The next Dynamic Scripting module includes a script that advises the queue user to ask the customer to plug the device into a power source and report back which, if any, of the device indicator lights are illuminated. The user waits for the customer to execute the request and report back an answer. Depending on the indicator lights reported, the workflow continues to branch out to the next troubleshooting questions. This process continues until the script reaches an End Module. This issue is now resolved.

This workflow is configured so the Dynamic Scripting module asks one question at a time and based on the outcome then follows the applicable option pathway to the next module. 

Visual breakdown

Exterior structure

This is the exterior view of the Dynamic Scripting module. This module shares the same settings as the other modules. 

However, notice that there isn’t an exit port.

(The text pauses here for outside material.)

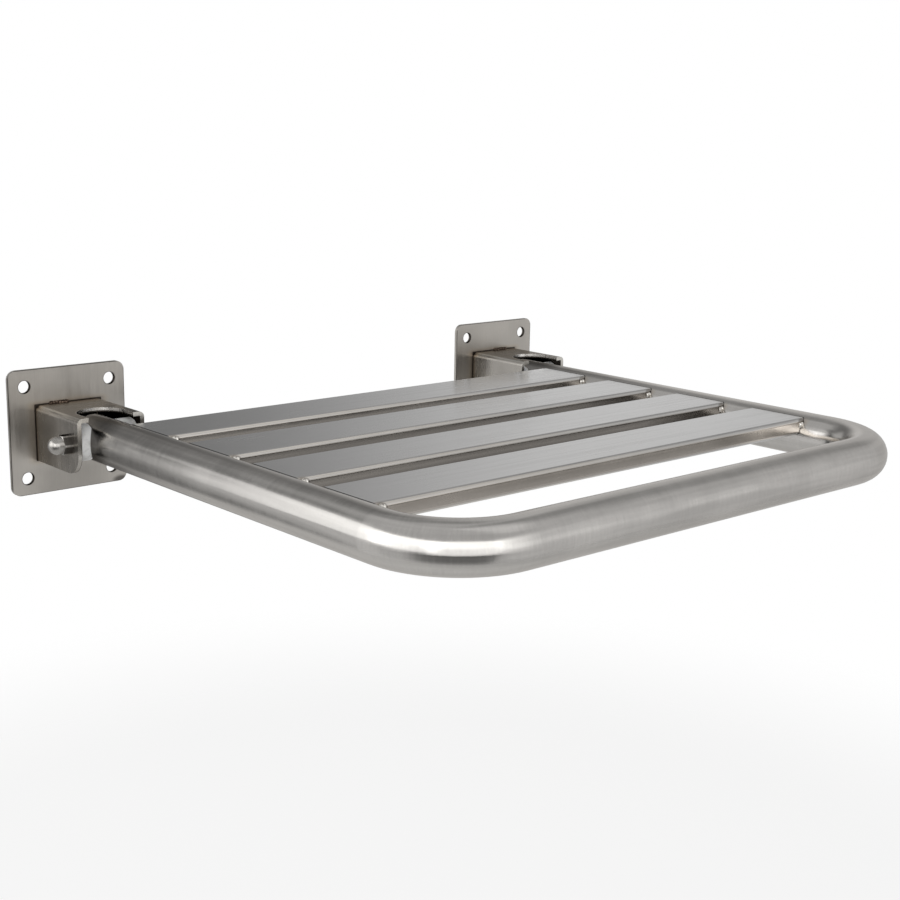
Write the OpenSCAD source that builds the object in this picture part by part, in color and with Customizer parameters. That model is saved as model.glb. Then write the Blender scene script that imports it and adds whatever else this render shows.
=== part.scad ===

Similar to the Say+Intent module, the routing possibilities are automatically generated based on the configurations created under the Options tab. 

Reference the Overview: Workflow module article to take a deeper dive into the basic components of a module.

Interior structure

The Dynamic Scripting module has three key areas:


Once a queue user has accepted an interaction in a queue that uses a dynamic script, they are ready to use the script tab to execute the scripted experience. 


Once the queue user reads the scripted text, they wait for the customer’s response and complete the form with the collected data. Use the Form workspace to create the question form that the queue user completes when collecting the customer’s response. You can add one or more input fields in a single form.


After the queue user inputs the customer’s response into the form and submits it, routing logic is used to determine which script to display next. The routing logic is configured in the Options workspace. 

Use the Options workspace to create the logic for Edify to use to determine which step to present next. This is where you define what each value from all the form fields built on the Form workspace means. For example, when the queue user completes the Begin Troubleshooting form and inputs a customer answer of “Yes”, what script should Hammond present next? If the user selects “No” - what happens? In the below example, the module is configured to see “Yes” as a routing option for the form. So, when a queue user completes the form with an answer of “Yes”, Hammond moves down the routing path for “Yes” and onto the next Dynamic Scripting module, which includes the next script for the user to use.